PBR Limited Edition Specs are as follows:

BH: 7 1/8
ATA: 34"
DL: 25.5-30.5
Freedom Cam
65%-80% Let-off
Draw Weight: 50#-70#
Mass Weight: 4 lb 1 oz
IBO: 297-305 FPS
MSR: $849.00 

Cheers,
Nanichito


----------



## nanichito (Oct 10, 2004)

*I think I got it figured out...this pics thing!*










This is the picture I took of PBR Limited Edition 1 of 1000

Sweetness!!!!

Nanichito


----------



## nanichito (Oct 10, 2004)

*Darn Computers*

Well maybe not, ok guys you go to the link you can see all the pics, self explanatory!!!!! 

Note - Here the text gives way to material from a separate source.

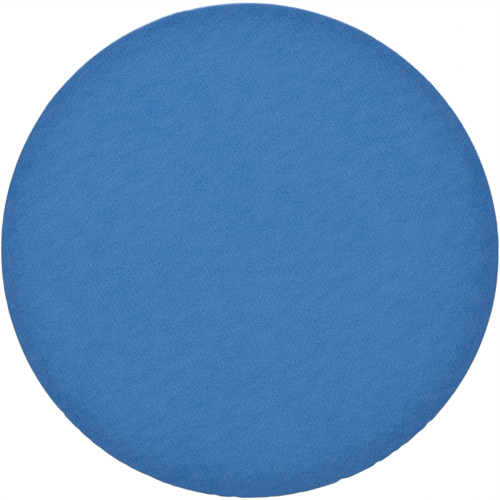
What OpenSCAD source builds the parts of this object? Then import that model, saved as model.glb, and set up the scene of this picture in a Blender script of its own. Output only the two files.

And Yes! I do plan on hunting with it!!!!!!!!!


----------



## Sagittarius (May 22, 2002)

Here you go. 


Sag.


----------



## bowsmith (Sep 17, 2002)

Somebody tell Pat that he's engaged now and shouldn't be staring...
Gorgeous bow though... Good Luck and Safe Shootin'.


----------



## Sagittarius (May 22, 2002)

Another.


Sag.


----------



## Sagittarius (May 22, 2002)

One more.


Sag.


----------



## nanichito (Oct 10, 2004)

*I'm glad some one figured it out!*

Thank you Sag, for putting my pics, I can't figure out why they will not post for me.

I'll for sure take more pics, if anyone has any request for any particular angles 

Cheers,
Nanichito


----------



## UltraShooter (Jan 30, 2003)

Nice looking bow!


----------



## Tur-bow (Oct 4, 2002)

I know nothing about bull riding but that is one cool looking bow nonetheless.


----------



## p-maannn (Oct 30, 2004)

i got to shoot a bow for the first time last weekend there and now im addicted there staff is really nice only wished id asked more qs


----------



## thepoplin (Jun 30, 2003)

wow
thats is a nice looking piece!
i like the limbs.


----------